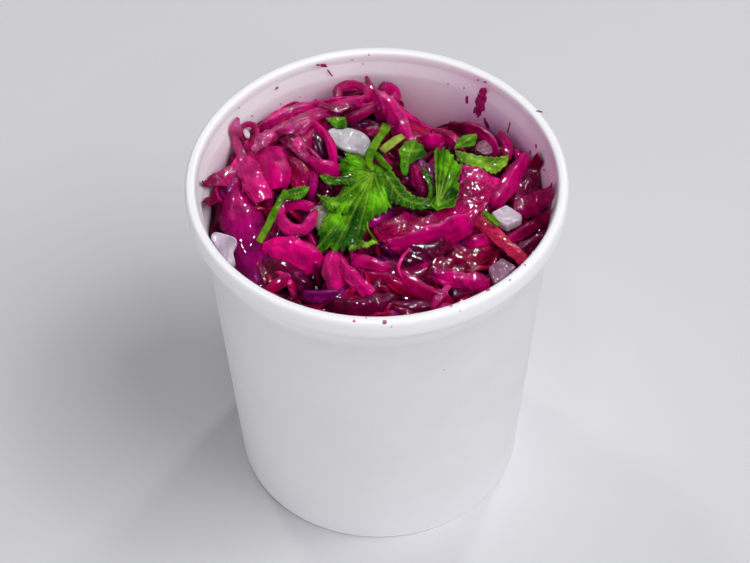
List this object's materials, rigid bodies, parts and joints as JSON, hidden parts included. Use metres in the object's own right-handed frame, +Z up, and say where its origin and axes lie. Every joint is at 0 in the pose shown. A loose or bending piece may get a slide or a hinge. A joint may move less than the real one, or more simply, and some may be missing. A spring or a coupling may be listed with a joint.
{
  "type": "red cabbage slaw in a paper cup",
  "caption": "Round white paper cup with a rolled rim, filled with shredded red cabbage slaw and topped with a parsley sprig and onion pieces.",
  "frame": {"origin": "middle of the cup's foot, on the surface it stands on", "axes": "+Z up out of the cup's mouth, -Y towards the eater, +X to the eater's right"},
  "size_m": [0.098, 0.098, 0.101],
  "materials": {
    "paper": "white coated paper, satin",
    "cabbage": "wet dressed red cabbage",
    "leaf": "fresh flat parsley leaf",
    "stem": "fresh parsley stem, satin",
    "onion": "raw onion, wet and slightly see-through"
  },
  "bodies": {
    "root": {"cup": "paper", "slaw": "cabbage", "sprig": "leaf", "leaf_back": "leaf", "leaf_blade": "leaf", "leaf_small": "leaf", "leaf_slice": "leaf", "leaf_far": "leaf", "stem_left": "stem", "stem_pale": "stem", "stem_bit": "stem", "onion_back": "onion", "onion_right": "onion", "onion_front": "onion", "onion_left": "onion", "onion_mid": "onion"}
  },
  "joints": []
}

What the task asks:
Reproduce every line of the data verbatim.

Expected output:
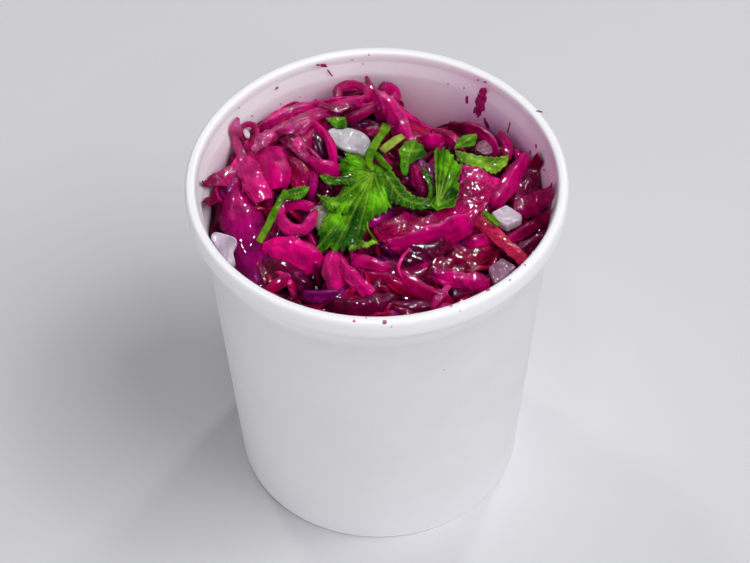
List this object's materials, rigid bodies, parts and joints as JSON, hidden parts included. Use metres in the object's own right-handed frame, +Z up, and say where its origin and axes lie. Every joint is at 0 in the pose shown. A loose or bending piece may get a slide or a hinge. A joint may move less than the real one, or more simply, and some may be missing. A spring or a coupling may be listed with a joint.
{
  "type": "red cabbage slaw in a paper cup",
  "caption": "Round white paper cup with a rolled rim, filled with shredded red cabbage slaw and topped with a parsley sprig and onion pieces.",
  "frame": {"origin": "middle of the cup's foot, on the surface it stands on", "axes": "+Z up out of the cup's mouth, -Y towards the eater, +X to the eater's right"},
  "size_m": [0.098, 0.098, 0.101],
  "materials": {
    "paper": "white coated paper, satin",
    "cabbage": "wet dressed red cabbage",
    "leaf": "fresh flat parsley leaf",
    "stem": "fresh parsley stem, satin",
    "onion": "raw onion, wet and slightly see-through"
  },
  "bodies": {
    "root": {"cup": "paper", "slaw": "cabbage", "sprig": "leaf", "leaf_back": "leaf", "leaf_blade": "leaf", "leaf_small": "leaf", "leaf_slice": "leaf", "leaf_far": "leaf", "stem_left": "stem", "stem_pale": "stem", "stem_bit": "stem", "onion_back": "onion", "onion_right": "onion", "onion_front": "onion", "onion_left": "onion", "onion_mid": "onion"}
  },
  "joints": []
}